We could discuss that a monkey doesn’t want this or that and he doesn’t have an opinion about zoos, but of course we can imagine that if we apply the same approach we use for making Personas, Empathy Maps and Journey Maps to animal, we can point out what we observe in animals. Monkeys in Barcelona’s Zoo are living in very small places and anyone could see they don’t have many alternatives of movement and discover.

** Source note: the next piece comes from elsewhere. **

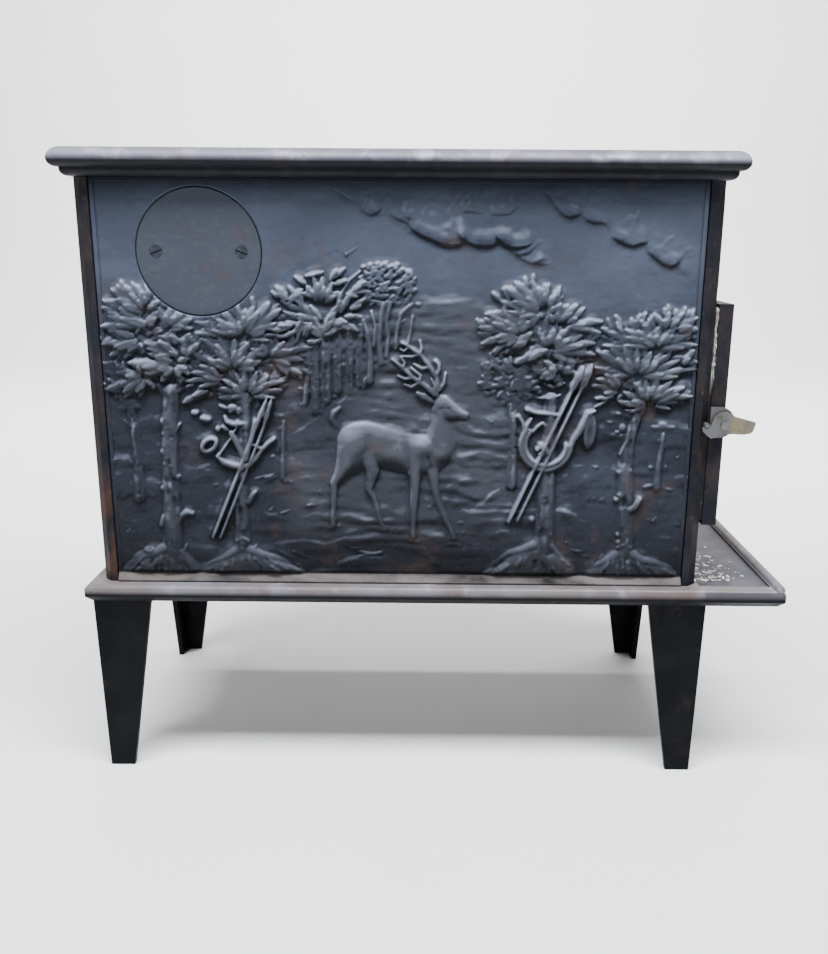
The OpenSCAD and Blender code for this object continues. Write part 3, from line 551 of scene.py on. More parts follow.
def ground(g):
    """Wavy ground and hills: bright upper edges are ledges that face up."""
    for pts, h, fade in [
        # far hill and its bands
        ([(15, 484), (22, 489), (30, 492), (42, 492), (55, 494), (68, 495), (82, 494)], 1.0, 12),
        ([(18, 478), (35, 478), (60, 481), (78, 480)], 0.5, 4),
        ([(20, 468), (40, 469), (60, 471), (76, 470)], 0.45, 4),
        ([(22, 459), (45, 457), (60, 456), (76, 454)], 0.7, 4),
        ([(30, 450), (45, 449), (60, 451), (78, 449)], 0.7, 3.5),
        ([(36, 441), (52, 441), (66, 440), (78, 438)], 0.5, 3.5),
        ([(42, 432), (55, 430), (65, 429.5), (80, 427)], 0.9, 3),
        ([(44, 424), (56, 425.5), (66, 424), (80, 420)], 0.9, 3),
        ([(45, 414), (60, 414), (80, 411)], 0.5, 3),
        ([(46, 404), (60, 402), (80, 398)], 0.5, 3),
        ([(68, 393), (85, 391), (100, 390)], 0.4, 3),
        ([(70, 383), (88, 382), (104, 380)], 0.5, 4),
        ([(56, 372), (72, 373), (90, 370), (106, 368)], 0.6, 4),
        ([(56, 363), (70, 365), (86, 362), (106, 360)], 0.5, 4),
        ([(55, 350), (66, 354), (80, 352), (104, 350)], 0.7, 3.5),
        ([(52, 340), (60, 344), (70, 345.5), (82, 343), (95, 342.5), (106, 344)], 1.5, 4),
        ([(50, 332), (62, 336), (78, 335), (104, 332)], 0.8, 3.5),
        ([(48, 325), (60, 328), (78, 329), (100, 326)], 0.7, 3),
        ([(40, 308), (46, 312), (54, 317), (64, 320.5), (76, 320.5), (88, 317)], 1.7, 5),
        ([(45, 292), (54, 297), (64, 299), (76, 297)], 1.1, 5),
        ([(70, 287), (77, 292), (84, 297), (88, 303), (95, 308), (106, 312)], 2.0, 7),
        ([(58, 263), (70, 265), (80, 264), (92, 261)], 0.9, 5),
        ([(86, 260), (94, 264), (101, 268), (112, 268), (128, 265)], 1.8, 8),
        # behind the legs
        ([(-110, 343), (-96, 345), (-80, 347), (-64, 346)], 0.9, 4),
        ([(-112, 330), (-90, 333), (-76, 332), (-62, 330)], 0.7, 3),
        ([(-114, 315), (-105, 318), (-95, 320.5), (-80, 322.5), (-64, 322)], 1.6, 4),
        ([(-112, 302), (-98, 305), (-84, 306), (-72, 304)], 0.6, 4),
        ([(-100, 291), (-88, 293), (-74, 290)], 0.5, 4),
        ([(-57, 275), (-47, 279), (-34, 280), (-22, 279)], 1.1, 3.5),
        ([(-58, 286), (-42, 290), (-28, 289)], 0.8, 3),
        ([(-56, 298), (-40, 301), (-30, 300)], 0.6, 3),
        ([(-22, 305), (-14, 311), (-6, 314), (6, 313)], 1.0, 3.5),
        ([(-20, 297), (-10, 301), (8, 301)], 0.8, 3),
        ([(-19, 291), (-10, 295), (0, 297), (10, 296)], 1.1, 2.6),
        ([(-16, 284), (-4, 287), (10, 287)], 0.7, 3),
        ([(-12, 275), (0, 277), (10, 276)], 0.6, 3),
        ([(18, 300), (30, 302), (40, 299)], 0.5, 3),
        ([(20, 289), (30, 291), (42, 288)], 0.6, 3),
        ([(20, 276), (34, 279), (46, 276)], 0.5, 3),
        ([(26, 259), (34, 263), (44, 262), (50, 258)], 1.3, 4),
        ([(-150, 281), (-138, 283), (-125, 282), (-106, 278), (-92, 275)], 1.2, 5),
        ([(-140, 251), (-122, 252), (-110, 254), (-98, 256), (-86, 255), (-76, 252), (-66, 254), (-54, 259),
          (-40, 260), (-12, 258)], 1.8, 6),
        ([(-98, 259), (-84, 260), (-68, 262), (-54, 264), (-38, 265), (-22, 263)], 1.0, 3),
        ([(-16, 250), (-4, 252), (12, 251), (22, 250), (28, 245), (40, 242)], 1.7, 5),
        ([(-206, 283), (-195, 285), (-180, 284)], 0.5, 3),
        ([(-212, 259), (-200, 262), (-186, 258)], 0.8, 5),
        ([(-280, 255), (-268, 261), (-254, 268), (-244, 266)], 0.6, 6),
        ([(-270, 297), (-262, 298), (-252, 297)], 0.8, 4),
        ([(-204, 320), (-196, 324), (-188, 327), (-176, 326), (-168, 322)], 1.4, 3),
        ([(-200, 329), (-190, 332), (-178, 331)], 0.6, 3),
        ([(-50, 383), (-36, 385.5), (-22, 388), (-10, 387), (8, 382)], 1.3, 3.5),
        ([(-50, 391), (-38, 395), (-28, 395)], 0.8, 3.5),
        ([(-44, 399), (-30, 401), (-10, 400), (10, 397)], 0.6, 3.5),
        ([(-62, 394), (-54, 399), (-47, 405), (-38, 410), (-32, 417)], 1.4, 7),
        ([(-108, 362), (-98, 368), (-88, 375), (-78, 380), (-68, 380)], 1.2, 9),
        ([(-30, 420), (-24, 430), (-17, 435), (-10, 434.5), (-2, 430), (6, 424)], 1.5, 5),
        ([(-26, 412), (-16, 416), (-4, 415)], 0.6, 3),
        ([(160, 315), (170, 317), (182, 313)], 0.7, 4),
        ([(148, 276), (150, 282), (153, 287), (158, 290), (166, 289), (176, 284), (186, 276)], 2.2, 8),
        ([(176, 300), (190, 303), (205, 300)], 0.4, 4),
        ([(236, 305), (246, 307), (262, 303)], 0.6, 4),
        ([(234, 291), (250, 298), (268, 300), (282, 296)], 0.5, 6),
        ([(246, 262), (262, 262), (282, 260)], 0.4, 6),
        # low mounds at the foot of the panel
        ([(-70, 225), (-62, 231), (-52, 236), (-40, 239), (-24, 239), (-14, 235), (-6, 228)], 1.9, 6),
        ([(60, 226), (72, 229), (88, 226)], 0.5, 6),
    ]:
        length = pts[-1][0] - pts[0][0]
        g.ledge(pts, 1.5 * h, 1.3 * fade, side=-1, soft=4.5, ends=0.45 * length)
    # bristles on the banks
    for x0, z0, x1, z1, n in [(78, 293, 104, 311, 14), (90, 262, 122, 267, 14), (-62, 231, -12, 236, 20)]:
        for i in range(n):
            t = (i + g.rng.uniform(0, 0.8)) / n
            x, z = x0 + t * (x1 - x0), z0 + t * (z1 - z0)
            lean = (t - 0.5) * 8
            g.ridge([(x, z), (x + lean * 0.6, z - g.rng.uniform(3, 7))], [0.9, 0.5], 0.6)
    for pts in [[(-48, 245), (-40, 245)], [(-41, 242), (-32, 240), (-26, 239), (-18, 241)],
                [(-33, 240), (-36, 229)], [(-40, 237), (-30, 239)], [(-42, 253), (-38, 256)]]:
        g.stroke(pts, 1.3, 1.0, 2.0)
    # tufts and flowers in the grass
    for x, z, n in [(-124, 284, 5), (-114, 281, 4), (62, 272, 7), (66, 284, 4), (190, 298, 4),
                    (202, 296, 5), (205, 375, 8), (168, 252, 6), (178, 243, 6), (186, 238, 4),
                    (-88, 289, 5), (-182, 309, 4), (253, 275, 4), (275, 272, 4), (262, 330, 3),
                    (275, 340, 4), (-78, 302, 5), (96, 330, 3), (30, 288, 3), (-270, 259, 4),
                    (60, 262, 5), (88, 375, 4), (192, 330, 4)]:
        for _ in range(n):
            a = g.rng.uniform(20, 160)
            d = g.rng.uniform(2, 5)
            g.ridge([(x + g.rng.uniform(-5, 5), z),
                     (x + math.cos(math.radians(a)) * d + g.rng.uniform(-4, 4),
                      z + math.sin(math.radians(a)) * d)], [1.1, 0.6], 0.8)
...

Animal Experience could be the missing link that could connect forever zoos to animalists’ and parents’ worries about animals’ feelings and safety.
Pt IV: Ideating
This was the best moment of our work. As we finished researching, we started to group our best impressions, results and insights to generate ideas that could be an answer to our doubts. We used a lot of techniques, we made Brainstorming to generate the biggest number of ideas, and we ended up with a wall full of post-its, again. Our ideas moved from immersive reality, inverted zoo (people walking through glass corridors, seeing animals living in wide green spaces), realistic textures to discover the feeling of touch without obligating animals to be touch everyday by a lot of people, and in general we thought there was no need of real exotic animals in Barcelona’s zoo, as we could improve virtual reality to substitute them.
We also imagined what would we do if we were Apple, Netflix, Amazon, AirBnB, Spotify, or if we had to work with drones, robots and other technologies. Everything was meant to help us think out of the box.
So, when the ideating day was over, we voted for the last time, knowing that we were going to prototype the best ideas. But first, we ordered our ideas between possible/impossible and innovative/conventional, to filter the best ideas (in this case, the possible and innovative ones).
We ended up with a bunch of things that we wanted to defend, there where many interesting ideas so we decided to prototype a new web for the zoo showing some of these ideas that could make Barcelona’s Zoo a more ethic and contemporary place.